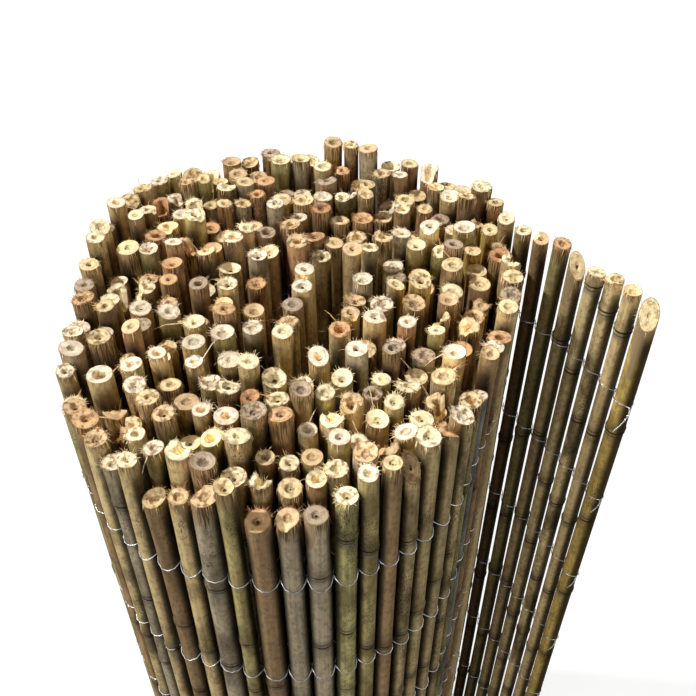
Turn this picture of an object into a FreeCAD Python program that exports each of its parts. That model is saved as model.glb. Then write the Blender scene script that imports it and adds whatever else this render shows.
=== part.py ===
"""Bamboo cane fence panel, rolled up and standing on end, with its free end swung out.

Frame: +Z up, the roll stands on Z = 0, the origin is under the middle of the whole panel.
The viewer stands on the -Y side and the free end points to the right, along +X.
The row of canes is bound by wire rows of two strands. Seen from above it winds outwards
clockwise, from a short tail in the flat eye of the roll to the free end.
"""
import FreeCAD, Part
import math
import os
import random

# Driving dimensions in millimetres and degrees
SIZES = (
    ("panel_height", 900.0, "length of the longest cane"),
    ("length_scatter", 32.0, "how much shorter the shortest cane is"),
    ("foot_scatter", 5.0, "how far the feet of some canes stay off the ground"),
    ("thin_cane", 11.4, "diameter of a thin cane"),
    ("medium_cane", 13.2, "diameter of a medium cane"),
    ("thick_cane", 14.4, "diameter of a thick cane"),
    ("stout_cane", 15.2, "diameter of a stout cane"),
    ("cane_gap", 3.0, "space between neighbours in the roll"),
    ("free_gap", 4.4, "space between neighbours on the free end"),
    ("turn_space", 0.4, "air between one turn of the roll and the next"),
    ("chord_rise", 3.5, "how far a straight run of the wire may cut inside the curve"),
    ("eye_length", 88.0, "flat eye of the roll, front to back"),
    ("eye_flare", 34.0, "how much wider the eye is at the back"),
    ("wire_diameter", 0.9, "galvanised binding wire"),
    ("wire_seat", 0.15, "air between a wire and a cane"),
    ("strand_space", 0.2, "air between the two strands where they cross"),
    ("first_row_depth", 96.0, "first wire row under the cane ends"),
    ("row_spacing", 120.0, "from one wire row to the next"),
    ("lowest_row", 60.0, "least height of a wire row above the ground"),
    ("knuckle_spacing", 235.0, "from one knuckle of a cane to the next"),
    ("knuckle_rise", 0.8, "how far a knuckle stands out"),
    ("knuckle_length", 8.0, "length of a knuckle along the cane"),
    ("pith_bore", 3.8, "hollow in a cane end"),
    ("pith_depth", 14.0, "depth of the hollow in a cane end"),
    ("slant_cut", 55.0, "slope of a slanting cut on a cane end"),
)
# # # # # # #
Look through the data and gather every line with the string "FreeCAD" in it.

Turn this picture of an object into a FreeCAD Python program that exports each of its parts. That model is saved as model.glb. Then write the Blender scene script that imports it and adds whatever else this render shows.
import FreeCAD, Part